Apart from their regular programme, these two polish venues provide two additional programmes for young audiences. On Sundays, the staff in Kika put together workshops after morning screenings for the youngest visitors and in Agrafka there is a reading & watching programme. I attended a screening with a reading session in Agrafka. Before the film, the lecturer went through a chapter or two from a book that is somehow connected with the cinematographic work. Afterwards a workshop allowed the kids to express their feelings about the book and film using colors and shapes.

Photo by Kacper Kałużyński

Special events for specific audiences

I was also interested in their special events: specific screenings for parents with new-borns, screenings with lectures for seniors, secret screenings for women only, cinema evenings with wine and food tasting, an open-air cinema on the roof and more.

The event that is common to our cinemas is the screening for seniors.

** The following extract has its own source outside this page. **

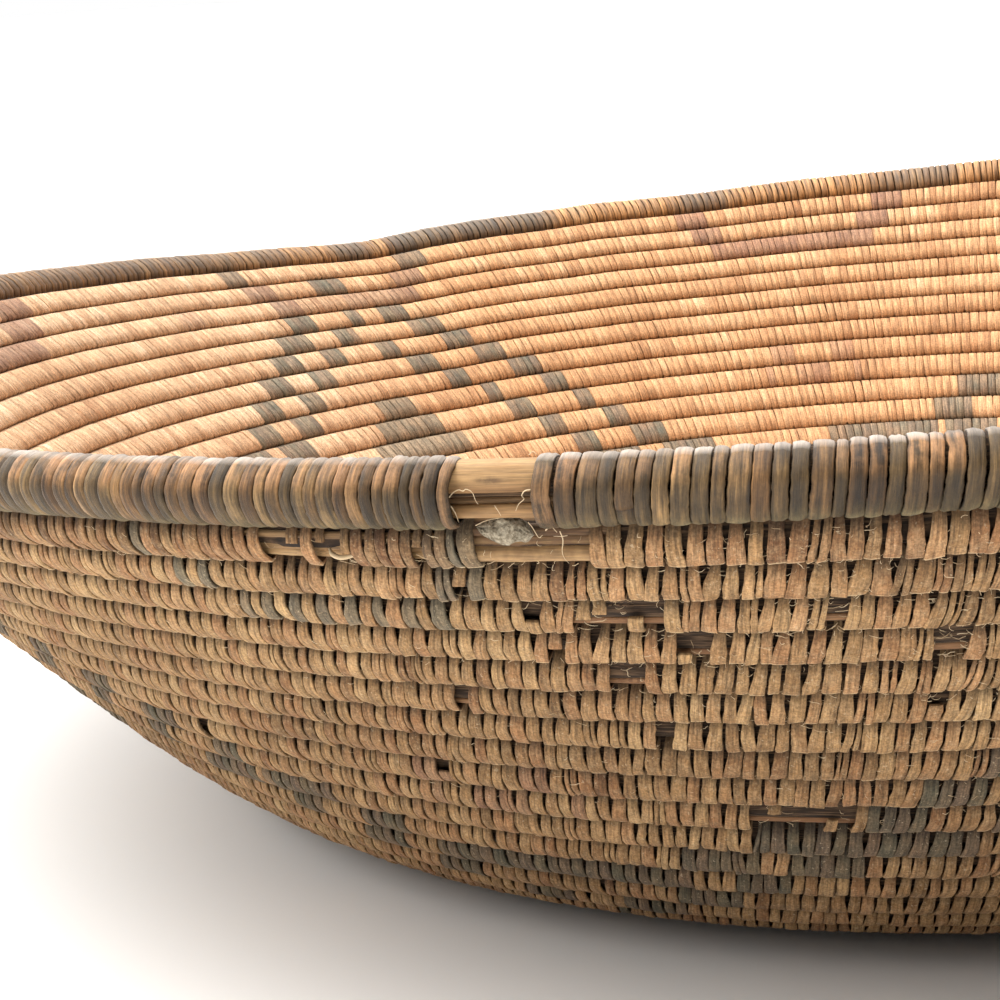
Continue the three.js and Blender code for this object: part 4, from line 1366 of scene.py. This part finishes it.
# long loose fibres in the break: thickness, then points (along the rim, up, forward)
LONG = [
    (0.055, [(-5.35, -0.61, 1.50), (-4.73, -0.51, 1.60), (-4.17, -0.00, 1.80), (-3.45, 0.25, 2.20), (-3.00, 0.13, 2.30), (-2.70, 0.29, 2.30), (-2.22, 0.02, 2.10), (-2.24, -0.69, 1.20), (-2.20, -1.02, 0.70)]),
    (0.060, [(3.47, 0.15, 2.40), (2.77, 0.06, 2.30), (2.24, -0.31, 1.70), (2.21, -0.63, 1.10), (1.58, -1.04, 0.70), (1.28, -1.62, 0.60)]),
    (0.045, [(-0.75, -1.11, 0.50), (-0.32, -1.71, 0.50), (-0.29, -2.02, 0.10)]),
    (0.050, [(2.65, 3.13, 1.20), (3.03, 3.41, 1.20), (3.42, 3.07, 1.20)]),
    (0.045, [(4.69, -3.42, -1.20), (4.36, -4.18, -2.90), (3.97, -5.14, -3.80), (4.07, -5.78, -4.20), (4.49, -6.20, -4.20)]),
    (0.045, [(1.98, -2.60, -0.60), (2.21, -3.03, -1.00), (2.63, -3.91, -1.50), (3.09, -3.72, -1.20)]),
    (0.070, [(-4.95, -0.85, 1.00), (-4.48, -1.61, 0.60), (-4.56, -2.57, -0.60)]),
    (0.060, [(3.37, -3.31, -1.20), (3.93, -2.99, -1.00), (4.35, -3.50, -1.40)]),
    (0.050, [(-3.12, -2.83, -1.00), (-2.21, -2.43, -1.10), (-0.79, -2.17, -0.90), (0.38, -1.98, -0.80)]),
]
for rad, pts in LONG:
    q = bend_points(pts, 5)
    h, d = q[:, 1], q[:, 2]
    at = {key: np.full(len(q), v) for key, v in dict(r=RIM_RADIUS, z=RIM_Z, a=RIM_SLOPE, th=-12.5).items()}
    w = world(at, 0.55 * h + 0.835 * d, -0.835 * h + 0.55 * d, q[:, 0])
    tube(build, w, rad * np.linspace(1, 0.45, len(q)), 0.80, 6)
# a torn splint that curls out under the first row
curl = bend_points([(-1.25, -5.0, -4.35), (-0.7, -5.55, -4.0), (0.3, -5.85, -3.85), (1.4, -5.65, -3.95), (2.3, -5.0, -4.5)], 6)
at = {key: np.full(len(curl), v) for key, v in dict(r=RIM_RADIUS, z=RIM_Z, a=RIM_SLOPE, th=-18.75).items()}
w = world(at, 0.55 * curl[:, 1] + 0.835 * curl[:, 2], -0.835 * curl[:, 1] + 0.55 * curl[:, 2], curl[:, 0])
tube(build, w, np.interp(np.arange(len(curl)), [0, 6, 18, 24], [0.10, 0.24, 0.22, 0.08]), 0.62, 6)
# hairs at the row joints near the front
n_hair = 1150
for i in range(n_hair):
    k = int(rng.choice([1, 2, 3, 4, 5, 6, 7, 8, 9, 10], p=[.14, .17, .17, .15, .1, .08, .06, .05, .04, .04]))
    th0 = rng.choice([rng.uniform(-17, 3.2), rng.uniform(-6, 3.2), rng.uniform(-30, -17)], p=[0.55, 0.30, 0.15])
    f = {q: np.array([v]) for q, v in coil(row_phi(k, th0)).items()}
    x0 = rng.choice([-1.9, 1.6, 0.5, -0.8], p=[.4, .35, .15, .1]) + rng.normal(0, 0.25)
    y0 = np.interp(x0, [-2.2, -1.3, 0, 1, 1.6, 2.2], [1.9, 2.3, 2.6, 2.4, 2.0, 1.4]) - 0.12
    L = rng.uniform(0.5, 1.7)
    dirx = rng.normal(0, 0.55)
    pts = [(x0, y0, 0)]
    ang = rng.uniform(-1.2, 1.2) + (math.pi if rng.uniform() < 0.5 else 0)
    lift = rng.uniform(0.08, 0.4)
    steps = 4
    for j in range(1, steps + 1):
        ang += rng.normal(0, 0.5)
        px, py, pt = pts[-1]
        pts.append((px + L / steps * math.sin(ang) * 0.9, y0 + lift * math.sin(j / steps * 2.4), pt + L / steps * math.cos(ang)))
    P = np.array(pts)
    w = world({q: np.repeat(v, len(P)) for q, v in f.items()}, P[:, 0], P[:, 1], P[:, 2])
    tube(build, w, np.linspace(rng.uniform(0.03, 0.055), 0.018, len(P)), rng.uniform(0.2, 1.0), 3)
build.make("loose_fibres", FIBRE, (), tall=4.0)

# ------------------------------------------------------------------ floor, light, camera
n = Nodes("pale_floor")
g = n.noise(n.object(), 3.0, 3.0, 0.5)
c = n.ramp(g, [(0.3, (0.885, 0.880, 0.868)), (0.7, (0.905, 0.900, 0.890))])
floor_material = n.finish(c, n.span(g, 0.3, 0.7, 0.55, 0.65), None, 0.2)
me = bpy.data.meshes.new("floor")
S = 14.0
me.from_pydata([(-S, -S, 0), (S, -S, 0), (S, S, 0), (-S, S, 0)], [], [(0, 1, 2, 3)])
floor = bpy.data.objects.new("floor", me)
bpy.context.scene.collection.objects.link(floor)
me.materials.append(floor_material)
floor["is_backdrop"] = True

# a studio dome: light from straight above and from the left, and a plain white ground behind
world_data = bpy.data.worlds.new("studio")
world_data.use_nodes = True
wt = world_data.node_tree
wt.nodes.clear()
coord = wt.nodes.new("ShaderNodeTexCoord")
parts = wt.nodes.new("ShaderNodeSeparateXYZ")
wt.links.new(coord.outputs["Generated"], parts.inputs[0])


def sky(kind, **values):
    n = wt.nodes.new(kind)
    for key, value in values.items():
        setattr(n, key, value)
    return n


def step(axis, lo, hi, sign=1.0):
    """0 to 1 as the direction's x, y or z, times sign, runs from lo to hi."""
    turn = sky("ShaderNodeMath", operation="MULTIPLY")
    wt.links.new(parts.outputs[axis], turn.inputs[0])
    turn.inputs[1].default_value = sign
    n = sky("ShaderNodeMapRange", interpolation_type="SMOOTHSTEP")
    wt.links.new(turn.outputs[0], n.inputs["Value"])
    n.inputs["From Min"].default_value = lo
    n.inputs["From Max"].default_value = hi
    return n.outputs["Result"]


def times(a, b):
    n = sky("ShaderNodeMath", operation="MULTIPLY")
    wt.links.new(a, n.inputs[0])
    if isinstance(b, float):
        n.inputs[1].default_value = b
    else:
        wt.links.new(b, n.inputs[1])
    return n.outputs[0]


def plus(a, b):
    n = sky("ShaderNodeMath", operation="ADD")
    wt.links.new(a, n.inputs[0])
    wt.links.new(b, n.inputs[1])
    return n.outputs[0]


total = plus(times(step(2, 0.55, 0.95), DOME[0]), times(step(0, 0.3, 0.9, -1.0), DOME[1]))
total = plus(total, times(times(step(0, 0.2, 0.7, -1.0), step(2, 0.3, 0.7)), DOME[2]))
shine = plus(total, times(step(1, 0.0, 0.6), DOME[3]))


def lamp(strength, tint):
    n = sky("ShaderNodeBackground")
    n.inputs[0].default_value = (*tint, 1)
    if isinstance(strength, float):
        n.inputs[1].default_value = strength
    else:
        wt.links.new(strength, n.inputs[1])
    return n.outputs[0]


ray = sky("ShaderNodeLightPath")
wo = sky("ShaderNodeOutputWorld")
first = sky("ShaderNodeMixShader")
wt.links.new(ray.outputs["Is Glossy Ray"], first.inputs[0])
wt.links.new(lamp(total, (1.0, 0.995, 0.98)), first.inputs[1])
wt.links.new(lamp(shine, (1.0, 0.995, 0.98)), first.inputs[2])
second = sky("ShaderNodeMixShader")
wt.links.new(ray.outputs["Is Camera Ray"], second.inputs[0])
wt.links.new(first.outputs[0], second.inputs[1])
wt.links.new(lamp(1.0, (1.0, 1.0, 1.0)), second.inputs[2])
wt.links.new(second.outputs[0], wo.inputs[0])
bpy.context.scene.world = world_data

yaw, pitch, roll = 0.1691, 0.2025, -0.0661
ex = Vector((math.cos(yaw), math.sin(yaw), 0))
ey = Vector((-math.sin(yaw), math.cos(yaw), 0))
forward = math.cos(pitch) * ey - math.sin(pitch) * Vector((0, 0, 1))
ez = math.sin(pitch) * ey + math.cos(pitch) * Vector((0, 0, 1))
right = math.cos(roll) * ex + math.sin(roll) * ez
up = -math.sin(roll) * ex + math.cos(roll) * ez
cam = bpy.data.cameras.new("camera")
cam.sensor_width = 36.0
cam.sensor_fit = "HORIZONTAL"
cam.lens = 2597.5 / 1000 * 36.0
cam.clip_start, cam.clip_end = 0.01, 60.0
camera = bpy.data.objects.new("camera", cam)
camera.matrix_world = Matrix((
    (right.x, up.x, -forward.x, 0.0),
    (right.y, up.y, -forward.y, -69.6358 * PITCH * MM),
    (right.z, up.z, -forward.z, 20.3865 * PITCH * MM),
    (0, 0, 0, 1),
))
bpy.context.scene.collection.objects.link(camera)
bpy.context.scene.camera = camera
bpy.context.scene.view_settings.view_transform = "Standard"

lo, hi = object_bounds()
{"cad": CAD_BOX, "visual": [list(lo), list(hi)]}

In Agrafka, the screening takes places every Saturday at 11 am. There is a short introduction before the screening and a discussion with a lecturer. While we choose a film each month (from any period) that is close to the taste of seniors, which is not always an easy task, the staff at Agrafka screen films, chosen from their regular programs on a weekly basis.  Most titles they screen for seniors are the same as ours. But I also noticed some titles that I would not feel comfortable screening to our seniors, for example: Ah-ga-ssi by Chan-wook Park (KR) or Kraftidioten by Hans Petter Moland (NO). When considering these screenings, I might conclude, we have different audiences, as our seniors seem to like happier films that are not too long.

Another interesting event which is organised once a month is the "Secret Screening", for women only (Szpilki w Agrafce). Attendees learn what film they’ll be watching only on the night of the screening. This event is sold out very quickly. Mostly premieres of European films are shown. Some gifts for women are available and a popular radio journalist, who hosts the event, invites a special guest for Q&A. The secret titles that were chosen over the first five months this year were: Viktoria by Maya Vitkova (BG), Maria by Callas by Tom Volf (FR), Finding your feet by Richard Loncraine (UK), L'amant d'un jour by Philippe Garrel (FR), and Made in Italy by Luciano Ligabue (IT).

Not all of the strategies that are used in Krakow could be implemented in our cinema. Mostly because we have a multi-purpose hall that is not always available for movie screenings, and also because we have less visitors. Nevertheless, I will try to adapt our programming to include a monthly morning screening for young audiences over the weekend with a workshop. Also the idea of a screening specifically for parents with new-borns sounds great. We’ll try it in the near future and if there is enough interest, we’ll integrate it in our schedule.

This exchange was a great experience for me. I learnt a lot of new and useful means and ways to develop one’s audience and discovered how a working day in a bigger cinema, that is 900 km away, looks like. Even if we come from a different countries and we have slightly different programming methods, we still have a lot in common.

I would like to thank the whole team of Agrafka and Kika cinemas for the time they spent with me and Europa Cinemas for giving me the opportunity to do this amazing exchange.